LeetCode 351 Android Unlock Patterns

LeetCode

Android devices have a special lock screen with a 3 x 3 grid of dots. Users can set an “unlock pattern” by connecting the dots in a specific sequence, forming a series of joined line segments where each segment’s endpoints are two consecutive dots in the sequence. A sequence of k dots is a valid unlock pattern if both of the following are true:

All the dots in the sequence are distinct. If the line segment connecting two consecutive dots in the sequence passes through the center of any other dot, the other dot must have previously appeared in the sequence. No jumps through the center non-selected dots are allowed.
For example, connecting dots 2 and 9 without dots 5 or 6 appearing beforehand is valid because the line from dot 2 to dot 9 does not pass through the center of either dot 5 or 6. However, connecting dots 1 and 3 without dot 2 appearing beforehand is invalid because the line from dot 1 to dot 3 passes through the center of dot 2.

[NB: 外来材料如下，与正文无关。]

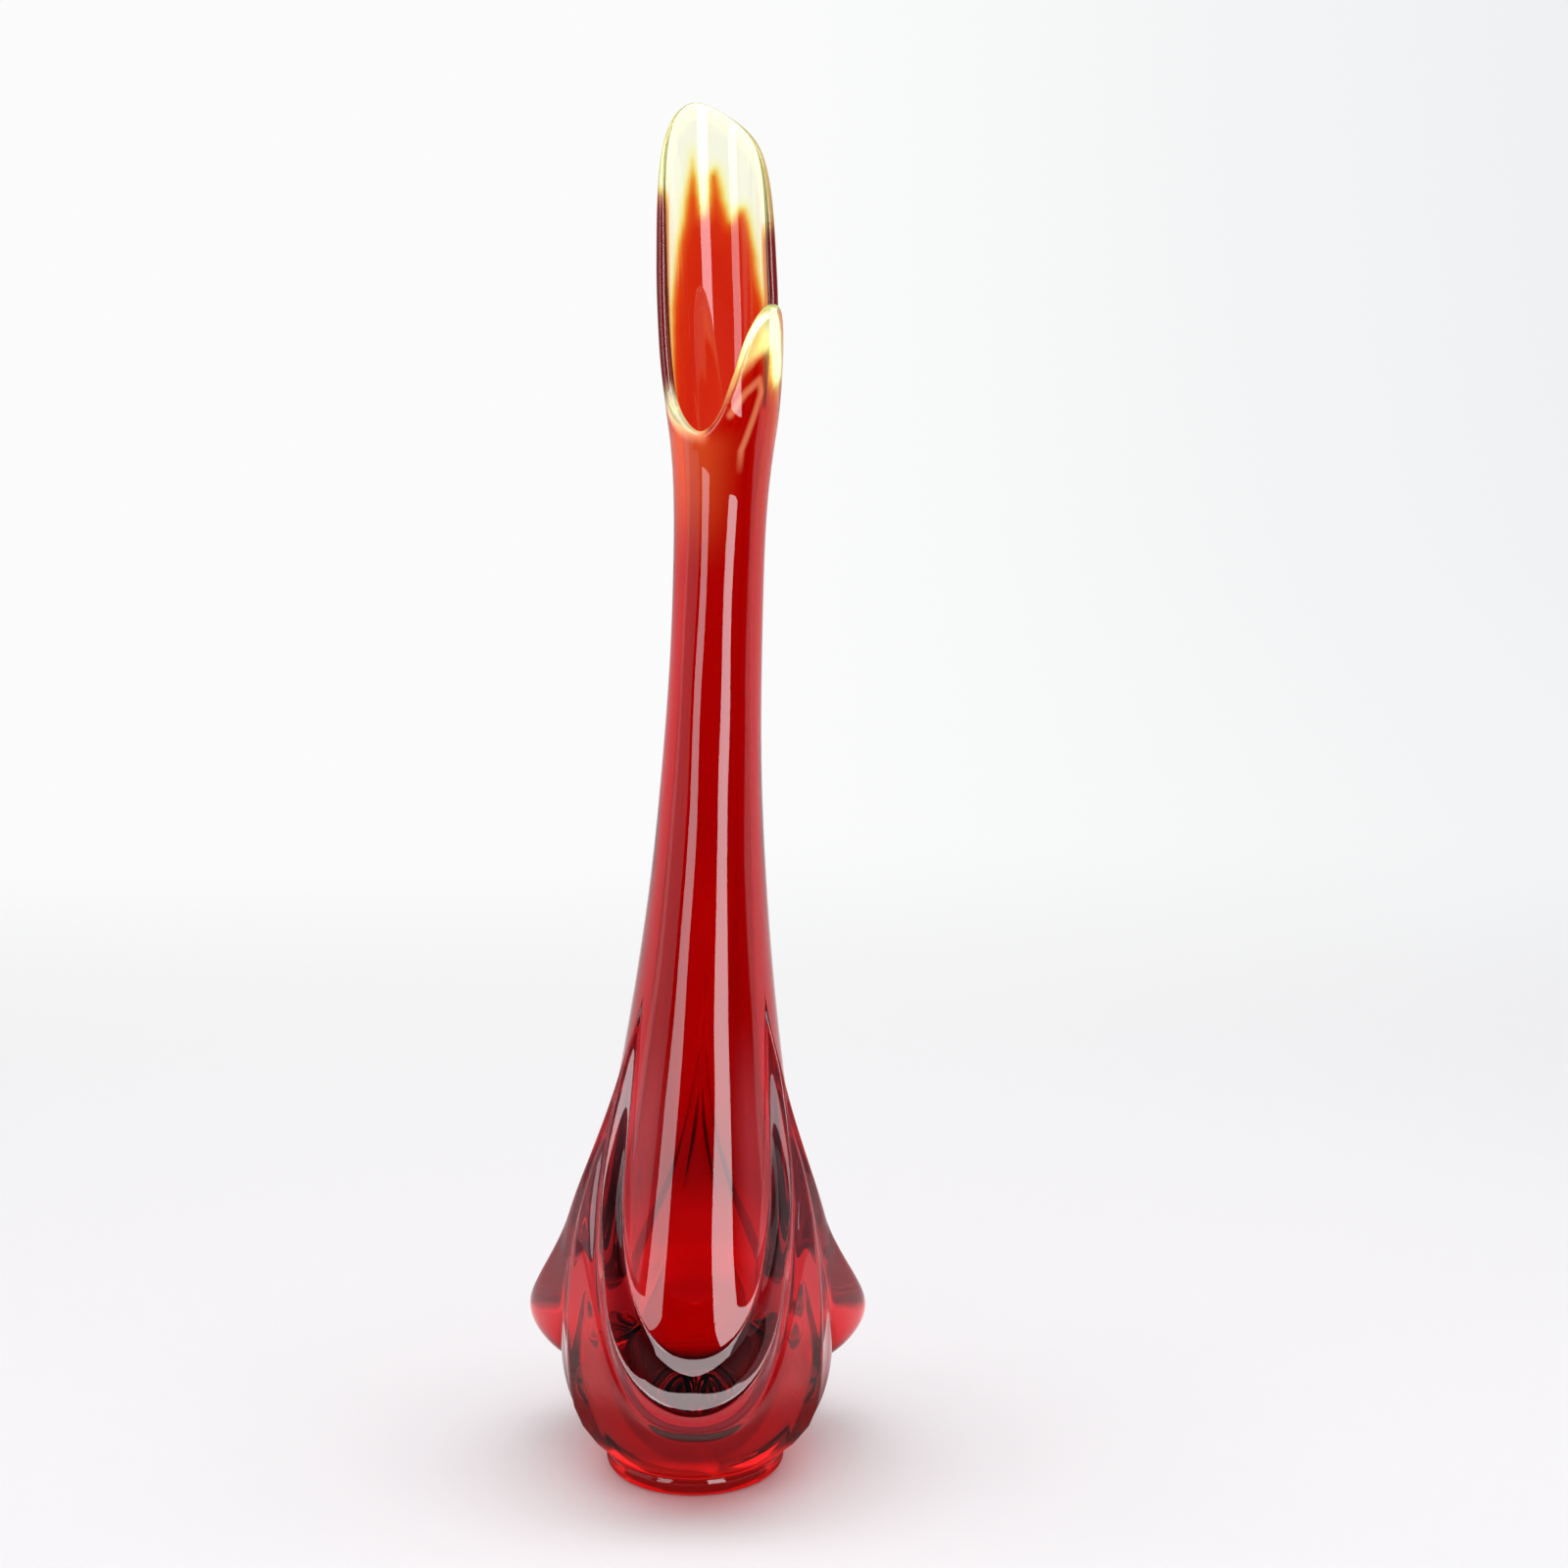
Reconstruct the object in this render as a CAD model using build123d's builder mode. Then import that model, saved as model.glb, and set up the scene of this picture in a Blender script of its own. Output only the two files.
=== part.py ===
from build123d import *
import os
from math import cos, exp, log, radians, sin, sqrt, tan

os.makedirs("parts", exist_ok=True)

# Swung glass vase. It is one gather of glass, worked in four zones from the table up:
# a pressed foot ring, a bulb with three hanging drapes, a long swung neck and a petalled mouth.
# Millimetres. The origin is the centre of the foot on the table, +Z is up, the first drape faces -Y.

# Foot ring
foot_height = 7.0
foot_radius = 34.0
foot_bore_radius = 25.0
foot_roll = 3.2
foot_bore_roll = 1.2

# Bulb, with heights measured from the table
bulb_height = 202.0
seat_radius = 33.2
belly_radius = 52.2
belly_height = 64.0
bulb_shift = 1.0
bulb_shift_climb = 14.0
shoulder_radius = 23.9
keel_rise = 3.0
keel_climb = 21.0
keel_top = 165.0

# Hanging drapes: lip, upward ledge behind it, smooth panel above and the crease under the lip.
# These lines lie lowest at a drape's middle and climb to the keels, where two drapes' arms meet.
drape_count = 3
lip_reach = 13.6
lip_height = 48.0
lip_run = 57.0
arm_rise = 1.3
arm_height = 110.0
arm_run = 80.0
arm_top = 155.0
ledge_height = 65.0
ledge_top_drop = 9.8
crease_height = 33.5
crease_top_drop = 1.4
crease_depth = 1.2
crease_width = 2.5
panel_radius = 48.0
panel_roundness = 1.2

# Well inside the bulb
well_floor = 44.0
well_radius = 31.6
well_roundness = 2.5
well_corner = 18.0
bulb_wall = 8.5
bulb_wall_height = 110.0

# Neck
neck_height = 186.0
waist_drop = 50.0
waist_radius = 16.3
collar_radius = 18.7
neck_wall = 4.3
neck_wall_rise = 81.0
neck_lean_angle = 2.18
lean_start = 95.0
lean_roundness = 8.0

# Mouth
mouth_height = 118.0
mouth_radius = 22.7
mouth_belly_rise = 54.0
tip_radius = 20.4
tip_wall = 2.2
mouth_sway_angle = 3.83
sway_rise = 7.0
sway_roundness = 6.0
cutter_overrun = 16.0

# Shares of a drape's half width where its ledge starts its last climb and where the keel starts,
# and the share of the ledge's climb that comes before that
ledge_late_share = 0.733
keel_start_share = 0.767
ledge_early_share = 0.714

# Share of the well's radius left flat on its floor
well_floor_share = 0.245

# Shares of the mouth's radius between which the rim is cut
rim_inner_share = 0.5
rim_outer_share = 1.5

# Fullness of the curves: 1 is a straight run and a higher power turns later and tighter
seat_power = 3.25
shoulder_power = 0.77
collar_power = 2.7
tip_power = 1.5
lip_power = 2
ledge_power = 2.4
crease_power = 3
under_power = 1.9
spacing_power = 1.6

# The rim unrolled flat, from the front dip once round the mouth: each point is a turn in degrees
# from the front and a share of the mouth's height. It climbs to a short front petal, drops into a
# notch, climbs the tall back petal and comes down the left side.
rim_shares = [
    (-26, 0.055),
    (-6, 0.10),
    (12, 0.22),
    (30, 0.35),
    (52, 0.42),
    (74, 0.42),
    (88, 0.35),
    (96, 0.19),
    (103, 0.10),
    (108, 0.21),
    (111, 0.50),
    (115, 0.74),
    (130, 0.87),
    (166, 0.96),
    (203, 1.0),
    (232, 0.94),
    (252, 0.79),
    (262, 0.55),
    (269, 0.34),
    (284, 0.17),
    (308, 0.09),
    (334, 0.055),
]

# Numbers of bands up each zone and of points along their edges
mantle_band_count = 10
under_band_count = 5
scoop_band_count = 8
panel_band_count = 5
drape_point_count = 10
well_band_count = 20
neck_band_count = 16
mouth_band_count = 16
rim_point_count = 96
roll_band_count = 3

# Heights of the zones' tops, of the waist and of the mouth's belly, and where the neck's wall has
# thinned and the mouth starts to sway
bulb_top = foot_height + bulb_height
neck_top = bulb_top + neck_height
mouth_top = neck_top + mouth_height
waist_height = neck_top - waist_drop
mouth_belly_height = neck_top + mouth_belly_rise
neck_wall_height = bulb_top + neck_wall_rise
sway_start = neck_top + sway_rise


def soft(distance, roundness):
    """Ramp that starts smoothly at 0."""
    return roundness * log(1 + exp(distance / roundness))


def ramp(value):
    return min(max(value, 0), 1)


def ease(value):
    share = ramp(value)
    return share * share * (3 - 2 * share)


def centre_x(height):
    """Place of the vase's leaning axis, seen from the front."""
    shift = bulb_shift * ramp((height - foot_height) / bulb_shift_climb)
    lean = tan(radians(neck_lean_angle)) * soft(height - lean_start, lean_roundness)
    sway = tan(radians(mouth_sway_angle)) * soft(height - sway_start, sway_roundness)
    return shift + lean - sway


def neck_radius(height):
    """The swung neck swells as a square below its waist and flares above it."""
    if height <= waist_height:
        share = (waist_height - height) / (waist_height - bulb_top)
        return waist_radius + (shoulder_radius - waist_radius) * share**2
    share = (height - waist_height) / (neck_top - waist_height)
    return waist_radius + (collar_radius - waist_radius) * share**collar_power


def mantle_radius(height):
    """Round body of the bulb between the drapes."""
    if height <= belly_height:
        share = (height - foot_height) / (belly_height - foot_height)
        return seat_radius + (belly_radius - seat_radius) * (1 - (1 - share) ** seat_power)
    neck = neck_radius(height)
    share = (height - belly_height) / (bulb_top - belly_height)
    return neck + (belly_radius - neck) * (1 - ease(share**shoulder_power))


def keel_at(share, height):
    """Low keel on the mantle halfway between two drapes."""
    keel = ramp((share - keel_start_share) / (1 - keel_start_share)) ** 2
    start = ramp((height - foot_height) / keel_climb)
    fade = ramp((keel_top - height) / (keel_top - bulb_wall_height))
    return keel_rise * keel * start * fade


def lip_radius(height):
    """Reach of the drape's rolled lip, which sinks into the mantle as its arms climb."""
    lip = lip_reach * (1 - ease((height - lip_height) / lip_run))
    arm = arm_rise * (1 - ease((height - arm_height) / arm_run))
    return mantle_radius(height) + lip + arm


def panel_face(height):
    """The neck's own curve, carried down inside the drape and turned upright."""
    return panel_radius - soft(panel_radius - neck_radius(height), panel_roundness)


def drape_lines(share):
    """Heights of a drape's crease, lip and ledge, at a share of the way out to the keel."""
    crease = crease_height + (arm_top - crease_top_drop - crease_height) * share**crease_power
    lip = lip_height + (arm_top - lip_height) * share**lip_power
    late = ramp((share - ledge_late_share) / (1 - ledge_late_share)) ** 2
    climb = ledge_early_share * share**ledge_power + (1 - ledge_early_share) * late
    ledge = ledge_height + (bulb_top - ledge_top_drop - ledge_height) * climb
    return crease, lip, ledge


def bulb_surface(share, height):
    """Outer radius of the bulb, at a share of the way out from a drape's middle to the keel."""
    crease, lip, ledge = drape_lines(share)
    if height > lip:
        back = 1 - ease((height - lip) / (ledge - lip))
        return panel_face(height) + (lip_radius(lip) - panel_face(lip)) * back
    arc = radians(180 / drape_count) * belly_radius
    climb = arm_top - crease_top_drop - crease_height
    slope = crease_power * climb * share ** (crease_power - 1) / arc
    off_crease = (height - crease) / sqrt(1 + slope**2)
    fade = ramp((lip - height) / (2 * crease_width))
    groove = crease_depth * fade * exp(-((off_crease / crease_width) ** 2))
    under = 1 - ramp((lip - height) / (lip - crease)) ** under_power
    rise = lip_radius(lip) - mantle_radius(lip) - keel_at(share, lip)
    return mantle_radius(height) + keel_at(share, height) - groove + rise * under


def bore_radius(height):
    """Inside of the neck and of the well under it."""
    share = ease((height - bulb_wall_height) / (neck_wall_height - bulb_wall_height))
    wall = bulb_wall + (neck_wall - bulb_wall) * share
    straight = well_radius - soft(well_radius - neck_radius(height) + wall, well_roundness)
    corner = 1 - (1 - ramp((height - well_floor) / well_corner)) ** 2
    return straight * sqrt(well_floor_share**2 * (1 - corner) + corner)


def mouth_outer_radius(height):
    """The mouth opens from the collar to its belly and draws in a little towards its tip."""
    if height <= mouth_belly_height:
        share = (height - neck_top) / (mouth_belly_height - neck_top)
        return mouth_radius - (mouth_radius - collar_radius) * (1 - share) ** 2
    share = (height - mouth_belly_height) / (mouth_top - mouth_belly_height)
    return mouth_radius - (mouth_radius - tip_radius) * share**tip_power


def mouth_wall_at(height):
    """The neck's wall goes on into the mouth and thins towards the tall petal's tip."""
    share = (height - mouth_belly_height) / (mouth_top - mouth_belly_height)
    return neck_wall - (neck_wall - tip_wall) * ease(share)


def on_ring(turn, radius, height):
    """Place at a turn from the front, on a level ring about the leaning axis."""
    return centre_x(height) + radius * sin(radians(turn)), -radius * cos(radians(turn))


def steps(start, end, count):
    return [start + (end - start) * index / count for index in range(count + 1)]


def ring_corner(corner_radius, roll, side):
    """Lower corner of the foot's profile, rolled in short straight bands."""
    turns = [radians(turn) for turn in steps(0, 90, roll_band_count)]
    return [(corner_radius + side * roll * (1 - sin(turn)), roll * (1 - cos(turn))) for turn in turns]


with BuildPart() as foot_ring:
    with BuildSketch(Plane.XZ):
        with BuildLine():
            Polyline(
                *reversed(ring_corner(foot_bore_radius, foot_bore_roll, 1)),
                *ring_corner(foot_radius, foot_roll, -1),
                (foot_radius, foot_height - foot_bore_roll),
                (seat_radius, foot_height),
                (foot_bore_radius, foot_height),
                close=True,
            )
        make_face()
    revolve(axis=Axis.Z)
foot_ring.part.label = "foot_ring"
export_step(foot_ring.part, "parts/foot_ring.step")


def bulb_levels(share):
    """Heights of the bulb's lines: those along the crease, lip and ledge and the ones between."""
    crease, lip, ledge = drape_lines(share)
    levels = [foot_height]
    for step in steps(0, 1, mantle_band_count)[1:]:
        levels.append(crease - (crease - foot_height) * (1 - step) ** spacing_power)
    for step in steps(0, 1, under_band_count)[1:]:
        levels.append(crease + (lip - crease) * step**spacing_power)
    return levels + steps(lip, ledge, scoop_band_count)[1:] + steps(ledge, bulb_top, panel_band_count)[1:]


def bulb_line(row):
    """One closed line round the bulb, with a like curve on each drape from keel to keel."""
    curves = []
    for drape in range(drape_count):
        points = []
        for side in steps(-1, 1, drape_point_count):
            height = bulb_levels(abs(side))[row]
            turn = (drape + side / 2) * 360 / drape_count
            x, y = on_ring(turn, bulb_surface(abs(side), height), height)
            points.append((x, y, height))
        curves.append(Edge.make_spline(points, parameters=steps(0, 1, drape_point_count)))
    return Wire(curves)


# Bulb: a skin over lines that follow the drapes, so that lip and crease stay clean edges
bulb_lines = [bulb_line(row) for row in range(len(bulb_levels(0)))]
with BuildPart() as draped_bulb:
    add(Solid.make_loft(bulb_lines, ruled=True))
    for share in steps(0, 1, well_band_count):
        height = well_floor + (bulb_top - well_floor) * share**spacing_power
        with BuildSketch(Plane.XY.offset(height)):
            with Locations((centre_x(height), 0)):
                Circle(bore_radius(height))
    loft(ruled=True, mode=Mode.SUBTRACT)
draped_bulb.part.label = "draped_bulb"
export_step(draped_bulb.part, "parts/draped_bulb.step")

with BuildPart() as neck:
    for height in steps(bulb_top, neck_top, neck_band_count):
        with BuildSketch(Plane.XY.offset(height)):
            with Locations((centre_x(height), 0)):
                Circle(neck_radius(height))
    loft(ruled=True)
    for height in steps(bulb_top, neck_top, neck_band_count):
        with BuildSketch(Plane.XY.offset(height)):
            with Locations((centre_x(height), 0)):
                Circle(bore_radius(height))
    loft(ruled=True, mode=Mode.SUBTRACT)
neck.part.label = "neck"
export_step(neck.part, "parts/neck.step")

arc_per_turn = radians(mouth_radius)
tube_top = mouth_top + cutter_overrun / 2
with BuildLine() as rim_line:
    rim = Spline([(turn * arc_per_turn, neck_top + share * mouth_height) for turn, share in rim_shares])


def rim_ring(radius, level=None):
    """Closed ring over the rim, or over its plan at one level."""
    points = []
    for share in steps(0, 1, rim_point_count)[:-1]:
        edge = rim @ share
        x, y = on_ring(edge.X / arc_per_turn, radius, edge.Y)
        points.append((x, y, level or edge.Y))
    return Edge.make_spline(points, periodic=True, parameters=steps(0, 360, rim_point_count))


# Mouth: a flared tube, cut along its rim by a cutter whose floor runs square to the wall
near_rim = rim_ring(mouth_radius * rim_inner_share)
far_rim = rim_ring(mouth_radius * rim_outer_share)
near_top = rim_ring(mouth_radius * rim_inner_share, mouth_top + cutter_overrun)
far_top = rim_ring(mouth_radius * rim_outer_share, mouth_top + cutter_overrun)
cutter_faces = [
    Face.make_surface_from_curves(near_rim, far_rim),
    Face.make_surface_from_curves(far_rim, far_top),
    Face.make_surface_from_curves(near_rim, near_top),
    Face(Wire([far_top]), [Wire([near_top])]),
]
with BuildPart() as mouth:
    for height in steps(neck_top, tube_top, mouth_band_count):
        with BuildSketch(Plane.XY.offset(height)):
            with Locations((centre_x(height), 0)):
                Circle(mouth_outer_radius(height))
    loft(ruled=True)
    for height in steps(neck_top, tube_top, mouth_band_count):
        with BuildSketch(Plane.XY.offset(height)):
            with Locations((centre_x(height), 0)):
                Circle(mouth_outer_radius(height) - mouth_wall_at(height))
    loft(ruled=True, mode=Mode.SUBTRACT)
    add(Solid(Shell(cutter_faces)), mode=Mode.SUBTRACT)
mouth.part.label = "mouth"
export_step(mouth.part, "parts/mouth.step")
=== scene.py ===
import math

import bpy
import numpy as np
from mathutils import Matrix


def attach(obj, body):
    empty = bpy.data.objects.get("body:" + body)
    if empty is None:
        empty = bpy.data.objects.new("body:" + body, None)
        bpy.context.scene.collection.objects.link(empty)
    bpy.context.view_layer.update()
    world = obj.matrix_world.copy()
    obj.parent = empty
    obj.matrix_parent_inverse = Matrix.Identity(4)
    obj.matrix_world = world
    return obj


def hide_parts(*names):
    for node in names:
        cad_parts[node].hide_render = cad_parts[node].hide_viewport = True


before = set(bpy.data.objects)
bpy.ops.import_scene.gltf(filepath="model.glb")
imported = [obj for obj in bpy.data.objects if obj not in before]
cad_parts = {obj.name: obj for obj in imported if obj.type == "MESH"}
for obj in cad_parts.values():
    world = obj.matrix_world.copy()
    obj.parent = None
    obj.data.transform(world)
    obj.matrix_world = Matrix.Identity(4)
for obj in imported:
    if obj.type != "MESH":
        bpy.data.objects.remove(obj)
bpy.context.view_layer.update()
print("frame loaded:", sorted(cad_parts))

mm = 0.001
scene = bpy.context.scene


# small curves shared by all zones
def ramp(value):
    # straight climb from 0 to 1, flat outside
    return np.clip(value, 0.0, 1.0)


def ease(value):
    # 3t^2 - 2t^3: leaves 0 and reaches 1 without a corner
    t = ramp(value)
    return t * t * (3 - 2 * t)


def softRamp(distance, roundness):
    # r ln(1 + e^(d/r)): zero well below 0, a straight slope well above it
    return roundness * np.logaddexp(0, distance / roundness)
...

Here are some example valid and invalid unlock patterns:

The 1st pattern [4,1,3,6] is invalid because the line connecting dots 1 and 3 pass through dot 2, but dot 2 did not previously appear in the sequence. The 2nd pattern [4,1,9,2] is invalid because the line connecting dots 1 and 9 pass through dot 5, but dot 5 did not previously appear in the sequence.
The 3rd pattern [2,4,1,3,6] is valid because it follows the conditions. The line connecting dots 1 and 3 meets the condition because dot 2 previously appeared in the sequence. The 4th pattern [6,5,4,1,9,2] is valid because it follows the conditions. The line connecting dots 1 and 9 meets the condition because dot 5 previously appeared in the sequence.

Given two integers m and n, return the number of unique and valid unlock patterns of the Android grid lock screen that consist of at least m keys and at most n keys.

Two unlock patterns are considered unique if there is a dot in one sequence that is not in the other, or the order of the dots is different.

Example 1:

Input: m = 1, n = 1
Output: 9

Example 2:

Input: m = 1, n = 2
Output: 65

Constraints:

* 1 <= m, n <= 9

题目大意：

安卓开屏密码解锁种数。给定m, n是安卓的密码长度范围，求这个范围内的解码种数。1可以跳到2和4, 5, 6, 8(斜线没有通过其他数字)，但不能跳到3, 7, 9因为前提条件是这条线通过的数如2, 4, 5必须已经用过了。

解题思路：

此题属于填位法，带条件的，条件在于map中，类似于LeetCode 248 Strobogrammatic Number III
难点是理解jump keys，有16种

skip[1][3] = skip[3][1] = 2;
skip[1][7] = skip[7][1] = 4;
skip[3][9] = skip[9][3] = 6;
skip[7][9] = skip[9][7] = 8;
skip[1][9] = skip[9][1] = skip[2][8] = skip[8][2] = skip[3][7] = skip[7][3] = skip[4][6] = skip[6][4] = 5;

解题步骤：

用DFS模板: def dfs(self, graph, start, visited, res), start = num

注意事项：

Line 9有return，所以要去掉刚加入的visited的num

Python代码：

JUMP_KEYS = {(1,3):2, (1,7):4, (1,9):5, (2,8):5, (3,7):5, (3,1):2, (3,9):6, (4,6):5, (6,4):5, (7,1):4, (7,3):5, (7,9):8, (8,2):5, (9,7):8, (9,3):6, (9,1):5}
class Solution(TestCases):

    def dfs(self, num, m, n, visited):
        if num in visited:
            return 0
        visited.add(num)
        if len(visited) == n:
            visited.remove(num) # remember
            return 1
        res = 0
        if len(visited) >= m:
            res += 1
        for next_num in range(1, 10):
            if (num, next_num) in JUMP_KEYS and JUMP_KEYS[(num, next_num)] not in visited:
                continue
            res += self.dfs(next_num, m, n, visited)
        visited.remove(num)
        return res

算法分析：

时间复杂度为O(1)，空间复杂度O(1), 因为最多是9乘以8乘以7…